» **Task inputs**:
━━━━━━━━━━
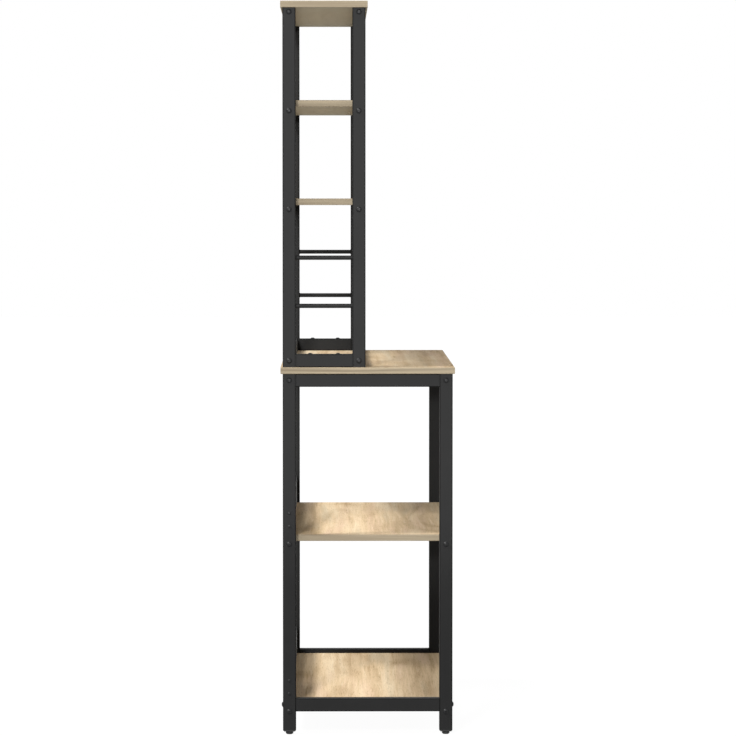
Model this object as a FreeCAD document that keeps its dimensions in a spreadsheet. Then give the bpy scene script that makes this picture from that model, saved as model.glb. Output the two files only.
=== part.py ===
import FreeCAD, Part
import math
import os
import re
import Sketcher

# Kitchen rack: a deep base with three boards, and a half-deep hutch with three boards above its rear.
# Each side frame is welded square tube. Crossbars bolt between the frames and carry the boards.
# Frame of the model: X runs along the rack, the front is at -Y, Z is up from the floor.
# The origin lies on the floor under the middle of the countertop.

# Driving sizes in millimetres
size = {
    # Outer sizes of the steel frame
    "frame_long": 990,
    "frame_deep": 390,
    "hutch_deep": 190,
    "base_post_long": 821,
    "hutch_post_long": 822.5,
    # Square tube of the side frames
    "post_size": 30,
    "post_wall": 1.2,
    "post_round": 2.5,
    # Heights of the bottom rail and the boards
    "leg_reach": 43,
    "shelf_sink": 10,
    "shelf_rise": 386,
    "hutch_pitch": 225.5,
    # Boards
    "board_thick": 15,
    "board_lap": 5,
    "board_ease": 1,
    "board_gap": 1,
    # Crossbars: the same flat tube lies flat under the base shelves and stands on edge in the hutch,
    # and a taller one is under the countertop and at the foot of the hutch
    "bar_broad": 20,
    "bar_narrow": 10,
    "tall_bar_high": 30,
    "bar_wall": 1.2,
    "bar_bevel": 1,
    "end_plate": 3,
    # Round guard rods in the hutch's side frames
    "rod_thick": 10,
    "rod_pitch": 110.5,
    # Folded back guards
    "guard_high": 70,
    "guard_deep": 16,
    "guard_sheet": 1.5,
    "guard_bend": 3,
    "guard_slit": 1,
    "guard_lift": 1,
    "guard_screw_pitch": 30,
    # Levelling feet and the plugs in the legs
    "plug_flange": 3.5,
    "plug_corner": 3,
    "plug_bevel": 2.8,
    "plug_deep": 18,
    "plug_wall": 2,
    "plug_fit": 0.2,
    "plug_rib": 2,
    "plug_boss": 14,
    "foot_high": 6.7,
    "foot_wide": 17.6,
    "foot_flare": 2.3,
    "foot_ease": 1,
    "foot_clear": 0.3,
    "stud_thick": 8,
    "stud_long": 26,
    "stud_head_wide": 13,
    "stud_head_high": 4,
    "thread_clear": 0.05,
    # Bolts through the posts into the crossbars and the bottom rails
    "bolt_thick": 6,
    "bolt_long": 38,
    "bolt_head_wide": 12.5,
    "bolt_crown_wide": 7.5,
    "bolt_head_high": 3,
    # Small screws through the rear posts into the back guards
    "guard_screw_thick": 4,
    "guard_screw_long": 36,
    "guard_screw_head_wide": 7.5,
    "guard_screw_crown_wide": 5,
    "guard_screw_head_high": 1.6,
    # Screws through the hutch's bottom rails into the countertop
    "hutch_screw_thick": 5,
    "hutch_screw_long": 40,
    "hutch_screw_head_wide": 11,
    "hutch_screw_crown_wide": 7,
    "hutch_screw_head_high": 2.5,
    "hutch_screw_pitch": 64,
    # Clearances
    "hole_clear": 0.25,
    "overrun": 5,
}

doc = FreeCAD.newDocument("KitchenRack")
sheet = doc.addObject("Spreadsheet::Sheet", "Sizes")
for row, (word, number) in enumerate(size.items(), 1):
    sheet.set(f"A{row}", word)
    sheet.set(f"B{row}", str(number))
    sheet.setAlias(f"B{row}", word)
doc.recompute()

# Heights above the floor, each the underside of what it names
leg_end = "(foot_high + foot_clear + plug_flange)"
bottom_rail = f"({leg_end} + leg_reach)"
bottom_shelf = f"({bottom_rail} + post_size - shelf_sink - board_thick)"
middle_shelf = f"({bottom_shelf} + shelf_rise)"
countertop = f"({leg_end} + base_post_long)"
worktop = f"({countertop} + board_thick)"
top_board = f"({worktop} + hutch_post_long)"
upper_shelf = f"({top_board} - hutch_pitch)"
lower_shelf = f"({upper_shelf} - hutch_pitch)"

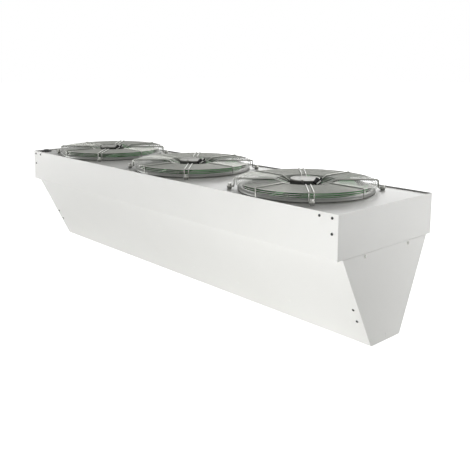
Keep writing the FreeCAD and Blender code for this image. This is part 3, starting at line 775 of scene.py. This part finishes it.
def makeWorld():
    # an even white studio: weaker as light than as the background that gloss shows
    world = bpy.data.worlds.new("studio")
    bpy.context.scene.world = world
    world.use_nodes = True
    tree = world.node_tree
    tree.nodes.clear()
    strength = addNode(tree, "ShaderNodeMapRange", {
        "Value": seenByEye(tree), "To Min": roomPlan["skyLight"], "To Max": 1.0})
    sky = addNode(tree, "ShaderNodeBackground", {
        "Color": (1, 1, 1, 1), "Strength": strength.outputs["Result"]})
    addNode(tree, "ShaderNodeOutputWorld", {"Surface": sky.outputs[0]})


lampPlan = {
    # place, what it points at, width and height, watts
    "farLight": ((-2.6, -1.6, 0.62), (-0.9, 0, 0.45), (0.8, 0.2), 26),
    "midLight": ((0, -2.0, 0.03), (0, 0, 0.2), (1.2, 0.2), 11.5),
    "lowLight": ((1.1, -1.6, 0.03), (0.8, 0, 0.25), (0.8, 0.2), 17.5),
    "nearLight": ((2.4, -2.1, 0.6), (0.6, 0, 0.46), (0.6, 0.2), 2),
    "endLight": ((2.4, 1.3, 0.42), (1.0, 0.2, 0.38), (0.8, 0.5), 16.5),
    "rearFill": ((-2.6, 4.0, 2.5), (0, 0, 0.3), (3.0, 2.0), 62),
    "backLight": ((0.6, 2.4, 2.0), (0, 0, 0.47), (2.0, 0.6), 26),
}


def makeLamp(name):
    place, target, size, power = lampPlan[name]
    data = bpy.data.lights.new(name, "AREA")
    data.shape = "RECTANGLE"
    data.size, data.size_y = size
    data.energy = power
    lamp = bpy.data.objects.new(name, data)
    lamp.location = place
    lamp.rotation_euler = (Vector(target) - Vector(place)).to_track_quat("-Z", "Y").to_euler()
    bpy.context.scene.collection.objects.link(lamp)


cameraPlan = {"azimuth": 48.32, "elevation": 8.51, "place": (2.1963, -1.8071, 0.9196), "lens": 50.22,
              "shiftX": 0.0334, "shiftY": -0.1538}


def makeCamera():
    plan = cameraPlan
    azimuth, elevation = math.radians(plan["azimuth"]), math.radians(plan["elevation"])
    back = Vector((math.sin(azimuth) * math.cos(elevation), -math.cos(azimuth) * math.cos(elevation),
                   math.sin(elevation)))
    data = bpy.data.cameras.new("camera")
    data.lens = plan["lens"]
    data.shift_x, data.shift_y = plan["shiftX"], plan["shiftY"]
    camera = bpy.data.objects.new("camera", data)
    camera.location = plan["place"]
    camera.rotation_mode = "QUATERNION"
    camera.rotation_quaternion = (-back).to_track_quat("-Z", "Y")
    bpy.context.scene.collection.objects.link(camera)
    bpy.context.scene.camera = camera


makeFloor()
makeWorld()
for lampName in lampPlan:
    makeLamp(lampName)
makeCamera()
bpy.context.scene.view_settings.view_transform = "Standard"
print("studio made")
━━━━━━━━━━
» **Problem**: Write out every entry verbatim.

» **Final result**:
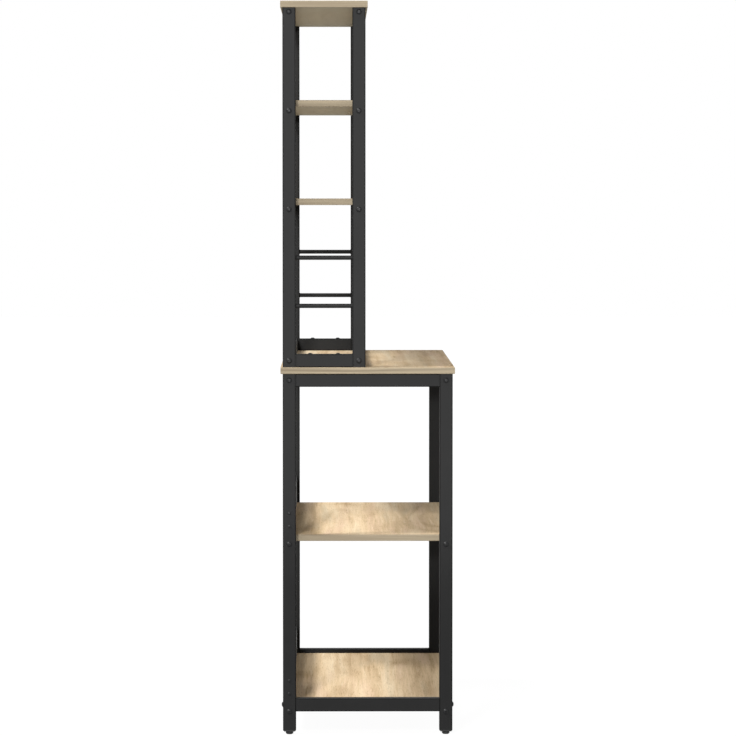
Model this object as a FreeCAD document that keeps its dimensions in a spreadsheet. Then give the bpy scene script that makes this picture from that model, saved as model.glb. Output the two files only.
=== part.py ===
import FreeCAD, Part
import math
import os
import re
import Sketcher

# Kitchen rack: a deep base with three boards, and a half-deep hutch with three boards above its rear.
# Each side frame is welded square tube. Crossbars bolt between the frames and carry the boards.
# Frame of the model: X runs along the rack, the front is at -Y, Z is up from the floor.
# The origin lies on the floor under the middle of the countertop.

# Driving sizes in millimetres
size = {
    # Outer sizes of the steel frame
    "frame_long": 990,
    "frame_deep": 390,
    "hutch_deep": 190,
    "base_post_long": 821,
    "hutch_post_long": 822.5,
    # Square tube of the side frames
    "post_size": 30,
    "post_wall": 1.2,
    "post_round": 2.5,
    # Heights of the bottom rail and the boards
    "leg_reach": 43,
    "shelf_sink": 10,
    "shelf_rise": 386,
    "hutch_pitch": 225.5,
    # Boards
    "board_thick": 15,
    "board_lap": 5,
    "board_ease": 1,
    "board_gap": 1,
    # Crossbars: the same flat tube lies flat under the base shelves and stands on edge in the hutch,
    # and a taller one is under the countertop and at the foot of the hutch
    "bar_broad": 20,
    "bar_narrow": 10,
    "tall_bar_high": 30,
    "bar_wall": 1.2,
    "bar_bevel": 1,
    "end_plate": 3,
    # Round guard rods in the hutch's side frames
    "rod_thick": 10,
    "rod_pitch": 110.5,
    # Folded back guards
    "guard_high": 70,
    "guard_deep": 16,
    "guard_sheet": 1.5,
    "guard_bend": 3,
    "guard_slit": 1,
    "guard_lift": 1,
    "guard_screw_pitch": 30,
    # Levelling feet and the plugs in the legs
    "plug_flange": 3.5,
    "plug_corner": 3,
    "plug_bevel": 2.8,
    "plug_deep": 18,
    "plug_wall": 2,
    "plug_fit": 0.2,
    "plug_rib": 2,
    "plug_boss": 14,
    "foot_high": 6.7,
    "foot_wide": 17.6,
    "foot_flare": 2.3,
    "foot_ease": 1,
    "foot_clear": 0.3,
    "stud_thick": 8,
    "stud_long": 26,
    "stud_head_wide": 13,
    "stud_head_high": 4,
    "thread_clear": 0.05,
    # Bolts through the posts into the crossbars and the bottom rails
    "bolt_thick": 6,
    "bolt_long": 38,
    "bolt_head_wide": 12.5,
    "bolt_crown_wide": 7.5,
    "bolt_head_high": 3,
    # Small screws through the rear posts into the back guards
    "guard_screw_thick": 4,
    "guard_screw_long": 36,
    "guard_screw_head_wide": 7.5,
    "guard_screw_crown_wide": 5,
    "guard_screw_head_high": 1.6,
    # Screws through the hutch's bottom rails into the countertop
    "hutch_screw_thick": 5,
    "hutch_screw_long": 40,
    "hutch_screw_head_wide": 11,
    "hutch_screw_crown_wide": 7,
    "hutch_screw_head_high": 2.5,
    "hutch_screw_pitch": 64,
    # Clearances
    "hole_clear": 0.25,
    "overrun": 5,
}

doc = FreeCAD.newDocument("KitchenRack")
sheet = doc.addObject("Spreadsheet::Sheet", "Sizes")
for row, (word, number) in enumerate(size.items(), 1):
    sheet.set(f"A{row}", word)
    sheet.set(f"B{row}", str(number))
    sheet.setAlias(f"B{row}", word)
doc.recompute()

# Heights above the floor, each the underside of what it names
leg_end = "(foot_high + foot_clear + plug_flange)"
bottom_rail = f"({leg_end} + leg_reach)"
bottom_shelf = f"({bottom_rail} + post_size - shelf_sink - board_thick)"
middle_shelf = f"({bottom_shelf} + shelf_rise)"
countertop = f"({leg_end} + base_post_long)"
worktop = f"({countertop} + board_thick)"
top_board = f"({worktop} + hutch_post_long)"
upper_shelf = f"({top_board} - hutch_pitch)"
lower_shelf = f"({upper_shelf} - hutch_pitch)"

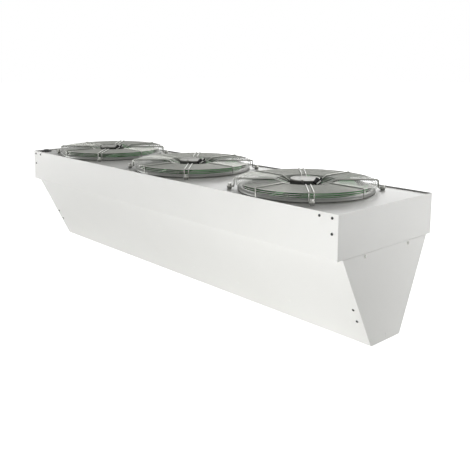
Keep writing the FreeCAD and Blender code for this image. This is part 3, starting at line 775 of scene.py. This part finishes it.
def makeWorld():
    # an even white studio: weaker as light than as the background that gloss shows
    world = bpy.data.worlds.new("studio")
    bpy.context.scene.world = world
    world.use_nodes = True
    tree = world.node_tree
    tree.nodes.clear()
    strength = addNode(tree, "ShaderNodeMapRange", {
        "Value": seenByEye(tree), "To Min": roomPlan["skyLight"], "To Max": 1.0})
    sky = addNode(tree, "ShaderNodeBackground", {
        "Color": (1, 1, 1, 1), "Strength": strength.outputs["Result"]})
    addNode(tree, "ShaderNodeOutputWorld", {"Surface": sky.outputs[0]})


lampPlan = {
    # place, what it points at, width and height, watts
    "farLight": ((-2.6, -1.6, 0.62), (-0.9, 0, 0.45), (0.8, 0.2), 26),
    "midLight": ((0, -2.0, 0.03), (0, 0, 0.2), (1.2, 0.2), 11.5),
    "lowLight": ((1.1, -1.6, 0.03), (0.8, 0, 0.25), (0.8, 0.2), 17.5),
    "nearLight": ((2.4, -2.1, 0.6), (0.6, 0, 0.46), (0.6, 0.2), 2),
    "endLight": ((2.4, 1.3, 0.42), (1.0, 0.2, 0.38), (0.8, 0.5), 16.5),
    "rearFill": ((-2.6, 4.0, 2.5), (0, 0, 0.3), (3.0, 2.0), 62),
    "backLight": ((0.6, 2.4, 2.0), (0, 0, 0.47), (2.0, 0.6), 26),
}


def makeLamp(name):
    place, target, size, power = lampPlan[name]
    data = bpy.data.lights.new(name, "AREA")
    data.shape = "RECTANGLE"
    data.size, data.size_y = size
    data.energy = power
    lamp = bpy.data.objects.new(name, data)
    lamp.location = place
    lamp.rotation_euler = (Vector(target) - Vector(place)).to_track_quat("-Z", "Y").to_euler()
    bpy.context.scene.collection.objects.link(lamp)


cameraPlan = {"azimuth": 48.32, "elevation": 8.51, "place": (2.1963, -1.8071, 0.9196), "lens": 50.22,
              "shiftX": 0.0334, "shiftY": -0.1538}


def makeCamera():
    plan = cameraPlan
    azimuth, elevation = math.radians(plan["azimuth"]), math.radians(plan["elevation"])
    back = Vector((math.sin(azimuth) * math.cos(elevation), -math.cos(azimuth) * math.cos(elevation),
                   math.sin(elevation)))
    data = bpy.data.cameras.new("camera")
    data.lens = plan["lens"]
    data.shift_x, data.shift_y = plan["shiftX"], plan["shiftY"]
    camera = bpy.data.objects.new("camera", data)
    camera.location = plan["place"]
    camera.rotation_mode = "QUATERNION"
    camera.rotation_quaternion = (-back).to_track_quat("-Z", "Y")
    bpy.context.scene.collection.objects.link(camera)
    bpy.context.scene.camera = camera


makeFloor()
makeWorld()
for lampName in lampPlan:
    makeLamp(lampName)
makeCamera()
bpy.context.scene.view_settings.view_transform = "Standard"
print("studio made")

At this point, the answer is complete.